In fact, he comes closest to being the conservative leader I’ve been praying for all these years. I don’t know about you, but I think it would be great to be able to enthusiastically support and work for a true conservative candidate whose principles and convictions match so many of my own. – Free Republic’s Jim Robinson
It’s true I once called him “Punxsutawney Fred,” but his anti-candidacy has grown on me, and his backing of Federalist principles is a welcome break from eight years of big-government “compassionate conservatism.” Thompson might not be ideal, but he’s certainly better than we usually get, or even expect. – Stephen Green
Those are pretty typical.
Here are some of the man’s own words that I especially liked. When asked what he would do for Iowa’s farmers by a local reporter (obviously a leading question regarding the annual Farm Bill) he responded:
I would continue to enjoy the fruits of their labor. I’ve been looking all over Iowa for a bad steak and I can’t find it. Been trying my best. It’s not a matter of what I would do for the farmers. Farmers are not looking for a president to hand them something. Farmers want fair treatment and a chance to prosper in a free economy and that’s what I would help ensure. There’s a lot of programs we’ve got out there, some of which are good programs, some of which are not. And I think that we need to work our way through that and make sure we’re doing what’s good for the country, not just the farmers, not just the people of Iowa, not just the people of Tennessee. But good for the country. A sound policy that makes sense. I think there’s a lot more that we could do for the working farmer in terms of ecological programs and environmental programs – land conservation, soil conservation – that would be fair and it would be beneficial to the nation and to Iowa and to our country. We’re going to have to phase out the corporate welfare system we’ve got, however. There are extremely rich people living in skyscrapers in Manhattan that are receiving subsidy payments. I think that’s wrong. I’d put a stop to that if it was within my power. That still continues in this latest Farm Bill and it’s not right. There ought to be a cutoff at some level and it’s not right ot have millionaires receiving farm subsidies.
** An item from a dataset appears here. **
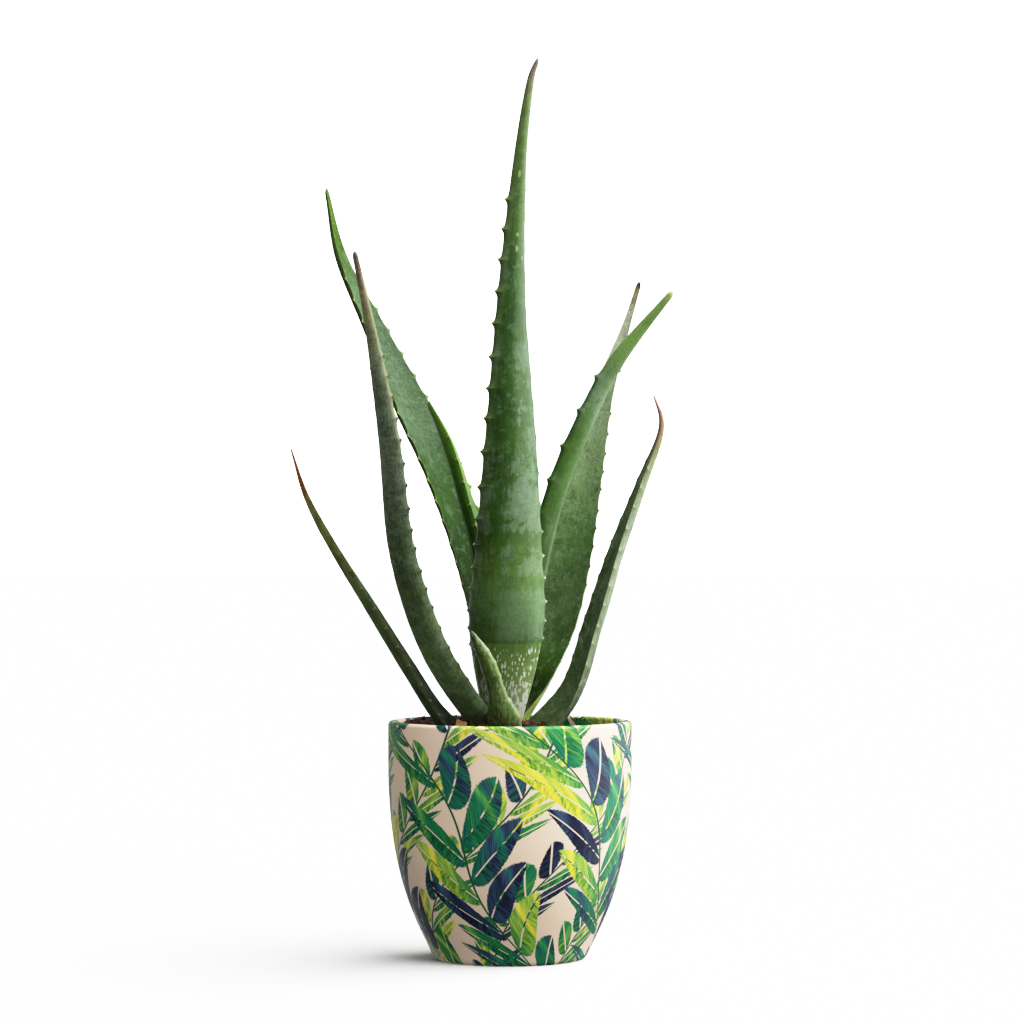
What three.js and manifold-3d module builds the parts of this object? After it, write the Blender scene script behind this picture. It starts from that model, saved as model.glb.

Didn’t hear that on the Nightly News, did you?
When asked in Iowa whether he would stay in the race, he responded:
That is a very good question… Not because it’s difficult to answer, but because I’m gonna answer a little bit of a different way than what you might expect. In the first is wanting the opporunity. I wouldn’t be here if I didn’t. I wouldn’t be doing this if I didn’t. I grew up in very modest circumstances. And I left government and I and my family have made sacrifices for me to be sitting here today. I haven’t had any income for a long time because I’m doing this. I figure if you’re gonna be clean, you have to cut the [unintelligible] off. And I was doing speaking engagements, and I had a contract to do a TV show, I had a contract with ABC radio like I was talking about earlier and so forth… I guess one would have to be a total fool to do all of those things and to be leaving his family, which is not a joyful thing at all… if you didn’t want to do it.
But I am not consumed by personal ambition. I will not be devastated if I don’t do it. I want the people to have the best president they can have. (applause) When his talk first started it didn’t originate with me. There are a lot of people around the country and both directly and through polls… liked the idea of me stepping up. And of course, you always look better at a distance, I guess. (laughter) But most of those people are still there and think it’s a good idea.
I approach it from the standpoint of a deal… Of kind of a marriage. You know, if one side of the marriage has to be really talked into the marriage, you know, it’s probably not going to be a very good deal for either one of them. But if you mutually think that this is a good thing — in this case, if you think this is a good thing for the country, the you have the opportunity to do some wonderful things together. I’m offering myself up. I’m saying that if I have the background, the capability and the concern to do this and I’m doing this for the right reasons… but I’m not particularly interested in running for president, but I think I’d make a good president…. If what people really want in their president is a super type A personality, someone who has gotten up every morning and gone to bed every night and been thinking about, for years how they can be president of the United States… someone who can look you straight in the eye and say they’ve enjoyed every minute of campaigning… (laughter) I ain’t that guy. (more laughter) [To questioner] So I hope I’ve discussed that, or I haven’t talked you out of anything. I honestly want… I can’t imagine a worse set of circumstances than achieving the presidency under a false pretenses, especially if you feel the way I do. I’ve gone out of my way to be myself, because I don’t want anybody to think they’re getting something they’re not getting. I’m not consumed by this process, I’m not consumed with the notion of being president. I’m simply saying I’m willing to do what’s necessary to achieve it if I’m in sync with the people. And if the people want me, or somebody like me, I will do what I’ve always done with everything else in my life. I will take it on and do a good job. You’ll have the disadvantage of having someone who probably cna’t jump up and click their heels three times, but will tell you the truth. And you’ll know where the president stands at all times.
Fred is running hard for a good showing in South Carolina heading into Super Tuesday. He’s trying to collect $540k by tomorrow to run ads in the state, and it looks like he’s going to make it.
Throw the man some money, would you? It would be a nice change of pace to have a President who is not consumed with the notion of being President, and who has policy positions and core values that align pretty much with mine.